4.3 Computational Considerations

Hybrid models often exhibit scalability constraints:

Rule extraction and symbolic regression may have search spaces that grow combinatorially with symbol count, requiring aggressive sparsification or bottlenecking (Zhang et al., 2017, Cranmer et al., 2020).
Knowledge compilation (e.g., for semantic loss) can be exponential in the worst case, though tractable for many practical constraint structures (Xu et al., 2017).
Symbol grounding functions or symbolic planners require sufficient perceptual abstraction or robust interface design, limiting full end-to-end applicability in open-world, noisy environments (Lyu et al., 2018, Ahmetoglu et al., 2020).

5. Methodological and Framework Integration

Integration occurs at several critical points:

Deep learning frameworks: Symbolic computation graphs, program analysis tools, and concolic testing are leveraged for optimization, validation, and formal analysis (e.g., TensorFlow symbolic graphs, MXNet hybridization, DeepCheck, JANUS) (Fang et al., 2020).
Loss functions: Semantic loss bridges neural outputs with logical constraints, using probabilistically-motivated, differentiable penalties that enforce satisfaction of symbolic structure (Xu et al., 2017).
Inductive bias: Architectures designed for symbolic interpretability employ operator-limited layers, explicit gating, or compositional templates that encourage emergence and discovery of concise, generalizable symbolic laws (Guo et al., 2023, Zhang et al., 2022).
Emergent representations: Deep symbolic learning approaches can discover both perception modules mapping from raw data to symbols and the symbolic functions governing their interaction within a differentiable pipeline (Daniele et al., 2022).

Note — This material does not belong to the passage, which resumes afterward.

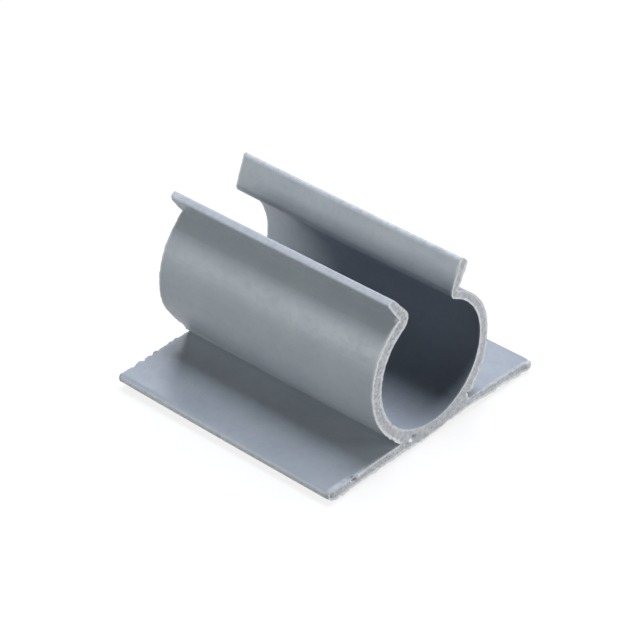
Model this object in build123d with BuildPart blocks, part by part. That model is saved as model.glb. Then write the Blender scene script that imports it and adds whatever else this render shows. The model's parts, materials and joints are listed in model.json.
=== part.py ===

6. Open Problems and Future Directions

Key research challenges include:

Automated symbol discovery: Scaling to rich, high-dimensional data with minimal supervision for both symbol grounding and symbolic rule induction remains difficult, especially where appropriate inductive biases are unavailable or visual structure is complex (Zhang et al., 2017, Daniele et al., 2022).
Global reasoning: Extending from local, action-centric abstractions to full relational world-models and integrating temporal or hierarchical context into planning and policy learning are active areas (Ahmetoglu et al., 2020, Hazra et al., 2023).
Constraint learning and structural priors: Methods for learning, refining, or integrating domain constraints from data, rather than treating them as fixed a priori, are required for robust open-world deployment (Han et al., 11 Feb 2026).
Joint optimization: Balancing the computational efficiency, expressivity, and tractability of symbolic components—especially as problem and model complexity grow—requires advances in knowledge compilation, hybrid search, and differentiable symbolic reasoning (Xu et al., 2017, Guo et al., 2023).
End-to-end generalizable systems: Rich, perception-to-abstraction pipelines that produce discrete, interpretable symbols, discover structure, and enforce constraints while remaining scalable and robust in real environments are a key frontier (Daniele et al., 2022, Ahmetoglu et al., 2020).

7. Summary and Impact

Deep and symbolic learning bridges statistical perception and compositional reasoning by embedding symbolic structure within deep architectures, extracting discrete rules or invariants from distributed representations, or constraining neural computations through logic-based losses and priors. This paradigm has demonstrated the capacity for improved sample efficiency, transfer, and interpretability across reinforcement learning, planning, unsupervised symbolic regression, and mathematical problem-solving (Garcez et al., 2018, Hazra et al., 2023, Guo et al., 2023, Ahmetoglu et al., 2020, Zhang et al., 2017). Ongoing research continues to address open challenges in scalability, fully end-to-end neuro-symbolic integration, and automated discovery of both symbols and rules for general AI.